▶ _WHAT IS BEING ASKED_
Write out the listing beneath this instruction in its entirety, exactly as it reads.

▶ _GIVEN MATERIAL_

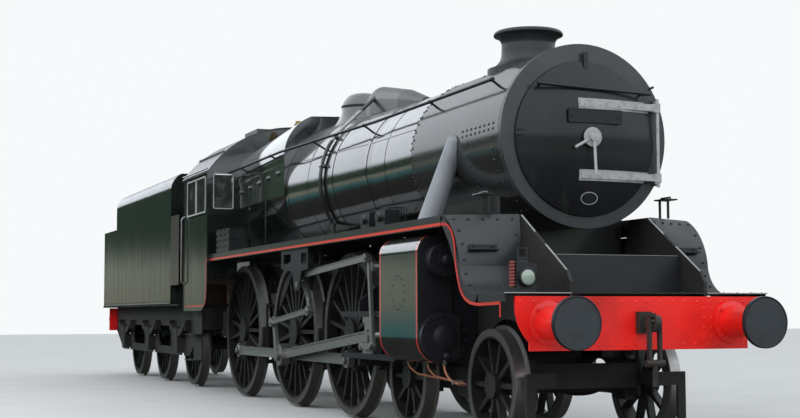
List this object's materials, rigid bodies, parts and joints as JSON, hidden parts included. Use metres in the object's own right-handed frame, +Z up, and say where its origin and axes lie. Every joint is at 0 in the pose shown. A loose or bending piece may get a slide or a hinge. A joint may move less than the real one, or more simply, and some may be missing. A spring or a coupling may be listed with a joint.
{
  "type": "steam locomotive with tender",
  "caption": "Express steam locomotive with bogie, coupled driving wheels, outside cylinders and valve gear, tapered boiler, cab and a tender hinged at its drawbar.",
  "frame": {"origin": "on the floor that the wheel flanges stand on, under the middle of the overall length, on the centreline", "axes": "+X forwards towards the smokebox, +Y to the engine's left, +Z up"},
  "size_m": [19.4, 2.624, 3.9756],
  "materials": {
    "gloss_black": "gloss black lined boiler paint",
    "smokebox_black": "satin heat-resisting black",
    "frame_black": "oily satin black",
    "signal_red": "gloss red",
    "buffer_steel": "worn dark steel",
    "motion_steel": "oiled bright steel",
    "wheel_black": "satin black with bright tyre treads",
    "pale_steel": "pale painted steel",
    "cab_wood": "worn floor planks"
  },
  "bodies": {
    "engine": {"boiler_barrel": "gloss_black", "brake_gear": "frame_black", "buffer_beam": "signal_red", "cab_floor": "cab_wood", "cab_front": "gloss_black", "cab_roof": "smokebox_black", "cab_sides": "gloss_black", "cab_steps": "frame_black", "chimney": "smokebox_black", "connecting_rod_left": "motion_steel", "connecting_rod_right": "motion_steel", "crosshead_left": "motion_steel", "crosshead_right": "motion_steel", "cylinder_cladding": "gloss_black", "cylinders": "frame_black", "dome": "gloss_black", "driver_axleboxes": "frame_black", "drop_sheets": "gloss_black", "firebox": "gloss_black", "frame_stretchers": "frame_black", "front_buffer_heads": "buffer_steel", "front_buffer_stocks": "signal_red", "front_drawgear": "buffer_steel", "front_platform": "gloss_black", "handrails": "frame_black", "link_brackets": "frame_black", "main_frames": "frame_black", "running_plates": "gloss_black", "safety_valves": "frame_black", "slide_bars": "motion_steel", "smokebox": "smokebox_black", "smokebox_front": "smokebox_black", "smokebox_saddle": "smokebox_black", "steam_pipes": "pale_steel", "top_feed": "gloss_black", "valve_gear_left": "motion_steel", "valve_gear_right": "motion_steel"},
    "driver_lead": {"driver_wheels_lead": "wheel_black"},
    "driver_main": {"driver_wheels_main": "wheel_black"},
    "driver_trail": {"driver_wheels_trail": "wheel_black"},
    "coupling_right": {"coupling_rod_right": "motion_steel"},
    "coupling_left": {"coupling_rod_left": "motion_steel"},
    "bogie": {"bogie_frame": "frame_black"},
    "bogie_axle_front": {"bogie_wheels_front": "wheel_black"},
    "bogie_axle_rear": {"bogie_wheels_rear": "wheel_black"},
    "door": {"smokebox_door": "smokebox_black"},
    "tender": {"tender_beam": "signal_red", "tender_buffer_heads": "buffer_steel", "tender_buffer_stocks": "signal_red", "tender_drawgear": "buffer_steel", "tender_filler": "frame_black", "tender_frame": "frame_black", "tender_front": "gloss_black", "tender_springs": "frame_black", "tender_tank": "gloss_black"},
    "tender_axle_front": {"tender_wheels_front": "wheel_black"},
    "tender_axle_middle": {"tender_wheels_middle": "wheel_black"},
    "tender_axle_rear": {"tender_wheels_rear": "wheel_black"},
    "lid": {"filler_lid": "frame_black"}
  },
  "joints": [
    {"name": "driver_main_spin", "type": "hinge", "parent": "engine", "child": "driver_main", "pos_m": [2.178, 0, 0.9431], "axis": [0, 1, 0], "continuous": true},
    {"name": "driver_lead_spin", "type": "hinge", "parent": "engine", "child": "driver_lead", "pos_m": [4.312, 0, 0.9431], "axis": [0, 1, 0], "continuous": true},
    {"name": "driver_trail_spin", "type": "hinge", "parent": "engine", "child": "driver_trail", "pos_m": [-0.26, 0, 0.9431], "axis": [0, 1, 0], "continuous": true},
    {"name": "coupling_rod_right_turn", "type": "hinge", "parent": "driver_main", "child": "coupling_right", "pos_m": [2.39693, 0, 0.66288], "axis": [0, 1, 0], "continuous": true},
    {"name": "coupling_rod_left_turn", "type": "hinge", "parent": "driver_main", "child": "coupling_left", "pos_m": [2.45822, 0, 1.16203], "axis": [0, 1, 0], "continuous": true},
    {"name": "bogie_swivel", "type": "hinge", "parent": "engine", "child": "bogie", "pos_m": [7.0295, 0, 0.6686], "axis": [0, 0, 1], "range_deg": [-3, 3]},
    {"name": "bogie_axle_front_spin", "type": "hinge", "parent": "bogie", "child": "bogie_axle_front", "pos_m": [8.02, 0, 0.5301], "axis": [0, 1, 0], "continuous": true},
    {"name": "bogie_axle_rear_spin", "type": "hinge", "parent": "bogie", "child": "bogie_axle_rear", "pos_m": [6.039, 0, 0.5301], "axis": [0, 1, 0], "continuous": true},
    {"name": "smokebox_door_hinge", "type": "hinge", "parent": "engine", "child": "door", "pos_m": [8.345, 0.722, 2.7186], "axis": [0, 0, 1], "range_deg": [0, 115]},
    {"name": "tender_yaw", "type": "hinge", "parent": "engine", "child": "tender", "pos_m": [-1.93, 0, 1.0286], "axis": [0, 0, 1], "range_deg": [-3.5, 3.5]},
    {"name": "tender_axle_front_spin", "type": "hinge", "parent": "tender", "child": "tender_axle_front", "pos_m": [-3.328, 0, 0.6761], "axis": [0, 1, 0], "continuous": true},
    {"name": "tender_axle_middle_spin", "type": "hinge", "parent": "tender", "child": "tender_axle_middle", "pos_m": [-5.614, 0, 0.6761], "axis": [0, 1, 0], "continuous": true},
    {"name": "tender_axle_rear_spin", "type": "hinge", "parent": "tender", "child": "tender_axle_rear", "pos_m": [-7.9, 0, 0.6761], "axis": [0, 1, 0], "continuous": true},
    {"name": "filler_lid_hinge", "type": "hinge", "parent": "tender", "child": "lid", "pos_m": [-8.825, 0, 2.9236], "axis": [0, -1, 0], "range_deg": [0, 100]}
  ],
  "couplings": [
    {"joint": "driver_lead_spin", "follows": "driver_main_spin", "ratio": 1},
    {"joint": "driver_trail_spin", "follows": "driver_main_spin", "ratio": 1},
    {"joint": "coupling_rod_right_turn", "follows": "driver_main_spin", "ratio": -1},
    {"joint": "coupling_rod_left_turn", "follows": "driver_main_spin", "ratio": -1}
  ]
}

▶ _RESULT FOR THIS TASK_
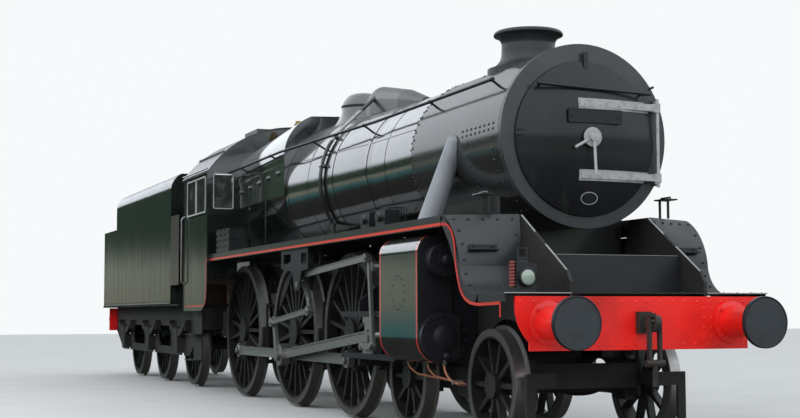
List this object's materials, rigid bodies, parts and joints as JSON, hidden parts included. Use metres in the object's own right-handed frame, +Z up, and say where its origin and axes lie. Every joint is at 0 in the pose shown. A loose or bending piece may get a slide or a hinge. A joint may move less than the real one, or more simply, and some may be missing. A spring or a coupling may be listed with a joint.
{
  "type": "steam locomotive with tender",
  "caption": "Express steam locomotive with bogie, coupled driving wheels, outside cylinders and valve gear, tapered boiler, cab and a tender hinged at its drawbar.",
  "frame": {"origin": "on the floor that the wheel flanges stand on, under the middle of the overall length, on the centreline", "axes": "+X forwards towards the smokebox, +Y to the engine's left, +Z up"},
  "size_m": [19.4, 2.624, 3.9756],
  "materials": {
    "gloss_black": "gloss black lined boiler paint",
    "smokebox_black": "satin heat-resisting black",
    "frame_black": "oily satin black",
    "signal_red": "gloss red",
    "buffer_steel": "worn dark steel",
    "motion_steel": "oiled bright steel",
    "wheel_black": "satin black with bright tyre treads",
    "pale_steel": "pale painted steel",
    "cab_wood": "worn floor planks"
  },
  "bodies": {
    "engine": {"boiler_barrel": "gloss_black", "brake_gear": "frame_black", "buffer_beam": "signal_red", "cab_floor": "cab_wood", "cab_front": "gloss_black", "cab_roof": "smokebox_black", "cab_sides": "gloss_black", "cab_steps": "frame_black", "chimney": "smokebox_black", "connecting_rod_left": "motion_steel", "connecting_rod_right": "motion_steel", "crosshead_left": "motion_steel", "crosshead_right": "motion_steel", "cylinder_cladding": "gloss_black", "cylinders": "frame_black", "dome": "gloss_black", "driver_axleboxes": "frame_black", "drop_sheets": "gloss_black", "firebox": "gloss_black", "frame_stretchers": "frame_black", "front_buffer_heads": "buffer_steel", "front_buffer_stocks": "signal_red", "front_drawgear": "buffer_steel", "front_platform": "gloss_black", "handrails": "frame_black", "link_brackets": "frame_black", "main_frames": "frame_black", "running_plates": "gloss_black", "safety_valves": "frame_black", "slide_bars": "motion_steel", "smokebox": "smokebox_black", "smokebox_front": "smokebox_black", "smokebox_saddle": "smokebox_black", "steam_pipes": "pale_steel", "top_feed": "gloss_black", "valve_gear_left": "motion_steel", "valve_gear_right": "motion_steel"},
    "driver_lead": {"driver_wheels_lead": "wheel_black"},
    "driver_main": {"driver_wheels_main": "wheel_black"},
    "driver_trail": {"driver_wheels_trail": "wheel_black"},
    "coupling_right": {"coupling_rod_right": "motion_steel"},
    "coupling_left": {"coupling_rod_left": "motion_steel"},
    "bogie": {"bogie_frame": "frame_black"},
    "bogie_axle_front": {"bogie_wheels_front": "wheel_black"},
    "bogie_axle_rear": {"bogie_wheels_rear": "wheel_black"},
    "door": {"smokebox_door": "smokebox_black"},
    "tender": {"tender_beam": "signal_red", "tender_buffer_heads": "buffer_steel", "tender_buffer_stocks": "signal_red", "tender_drawgear": "buffer_steel", "tender_filler": "frame_black", "tender_frame": "frame_black", "tender_front": "gloss_black", "tender_springs": "frame_black", "tender_tank": "gloss_black"},
    "tender_axle_front": {"tender_wheels_front": "wheel_black"},
    "tender_axle_middle": {"tender_wheels_middle": "wheel_black"},
    "tender_axle_rear": {"tender_wheels_rear": "wheel_black"},
    "lid": {"filler_lid": "frame_black"}
  },
  "joints": [
    {"name": "driver_main_spin", "type": "hinge", "parent": "engine", "child": "driver_main", "pos_m": [2.178, 0, 0.9431], "axis": [0, 1, 0], "continuous": true},
    {"name": "driver_lead_spin", "type": "hinge", "parent": "engine", "child": "driver_lead", "pos_m": [4.312, 0, 0.9431], "axis": [0, 1, 0], "continuous": true},
    {"name": "driver_trail_spin", "type": "hinge", "parent": "engine", "child": "driver_trail", "pos_m": [-0.26, 0, 0.9431], "axis": [0, 1, 0], "continuous": true},
    {"name": "coupling_rod_right_turn", "type": "hinge", "parent": "driver_main", "child": "coupling_right", "pos_m": [2.39693, 0, 0.66288], "axis": [0, 1, 0], "continuous": true},
    {"name": "coupling_rod_left_turn", "type": "hinge", "parent": "driver_main", "child": "coupling_left", "pos_m": [2.45822, 0, 1.16203], "axis": [0, 1, 0], "continuous": true},
    {"name": "bogie_swivel", "type": "hinge", "parent": "engine", "child": "bogie", "pos_m": [7.0295, 0, 0.6686], "axis": [0, 0, 1], "range_deg": [-3, 3]},
    {"name": "bogie_axle_front_spin", "type": "hinge", "parent": "bogie", "child": "bogie_axle_front", "pos_m": [8.02, 0, 0.5301], "axis": [0, 1, 0], "continuous": true},
    {"name": "bogie_axle_rear_spin", "type": "hinge", "parent": "bogie", "child": "bogie_axle_rear", "pos_m": [6.039, 0, 0.5301], "axis": [0, 1, 0], "continuous": true},
    {"name": "smokebox_door_hinge", "type": "hinge", "parent": "engine", "child": "door", "pos_m": [8.345, 0.722, 2.7186], "axis": [0, 0, 1], "range_deg": [0, 115]},
    {"name": "tender_yaw", "type": "hinge", "parent": "engine", "child": "tender", "pos_m": [-1.93, 0, 1.0286], "axis": [0, 0, 1], "range_deg": [-3.5, 3.5]},
    {"name": "tender_axle_front_spin", "type": "hinge", "parent": "tender", "child": "tender_axle_front", "pos_m": [-3.328, 0, 0.6761], "axis": [0, 1, 0], "continuous": true},
    {"name": "tender_axle_middle_spin", "type": "hinge", "parent": "tender", "child": "tender_axle_middle", "pos_m": [-5.614, 0, 0.6761], "axis": [0, 1, 0], "continuous": true},
    {"name": "tender_axle_rear_spin", "type": "hinge", "parent": "tender", "child": "tender_axle_rear", "pos_m": [-7.9, 0, 0.6761], "axis": [0, 1, 0], "continuous": true},
    {"name": "filler_lid_hinge", "type": "hinge", "parent": "tender", "child": "lid", "pos_m": [-8.825, 0, 2.9236], "axis": [0, -1, 0], "range_deg": [0, 100]}
  ],
  "couplings": [
    {"joint": "driver_lead_spin", "follows": "driver_main_spin", "ratio": 1},
    {"joint": "driver_trail_spin", "follows": "driver_main_spin", "ratio": 1},
    {"joint": "coupling_rod_right_turn", "follows": "driver_main_spin", "ratio": -1},
    {"joint": "coupling_rod_left_turn", "follows": "driver_main_spin", "ratio": -1}
  ]
}